Gary can currently be seen in the critically acclaimed Oscar nominated Philomena with Judi Dench

Gary Lilburn

Drawings: Pat Shortt and June Watson in The Cripple of Inishmaan

Pat Shortt

Irish actor, comedian and musician Pat Shortt plays the garrulous gossip Johnny Pateenmike who peddles rumours and applies himself to finishing off his 90 year old mother – played by the wonderful June Watson – with alcohol in Michael Grandage’s dark, politically incorrect 1997 comedy The Cripple of Inishmaan at the Noel Coward Theatre.

Better known as the crazy Tom in Father Ted, who was always wearing a tshirt with the slogan “I shot JR”, he also appears on a postage stamp as Josie, from the award-winning film Garage.

Both Pat & June signed my sketch in July 2013 and will join the rest of the cast in the Broadway transfer this April.

June Watson

Drawing: Sarah Greene and Conor MacNeill in The Cripple of Inishmaan

Sarah Conor

Irish actors Sarah Greene and Conor MacNeill played the feisty siblings in The Cripple of Inishmaan – the third of five plays in the Michael Grandage season at London’s Noël Coward Theatre during the Summer of 2013. Sarah played ‘Slippy’ Helen, the egg throwing, foul-mouthed object of Cripple Billy’s desires. “I shouldn’t laugh at you Billy… but I will.” Conor plays her mischievous younger brother, Bartley with a passion for sweeties and telescopes.

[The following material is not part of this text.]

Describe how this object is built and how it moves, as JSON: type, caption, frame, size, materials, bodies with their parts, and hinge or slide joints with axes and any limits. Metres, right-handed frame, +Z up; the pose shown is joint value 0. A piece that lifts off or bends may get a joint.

Sarah and Conor signed my first sketch in July, when I suddenly noticed that, “it’s Mintios, not Mintos!”

So, I did another drawing with the correct spelling, which Conor was happy to graph. I gave him a copy, then realised I had spelt his surname ‘O’Neill’ instead of ‘MacNeill.’

The play was magical – there was, after all, a wizard in the title role – and it cast a mis-spell over me. Both will be a part of the returning cast when Inishmaan takes on the Broadway boards in April.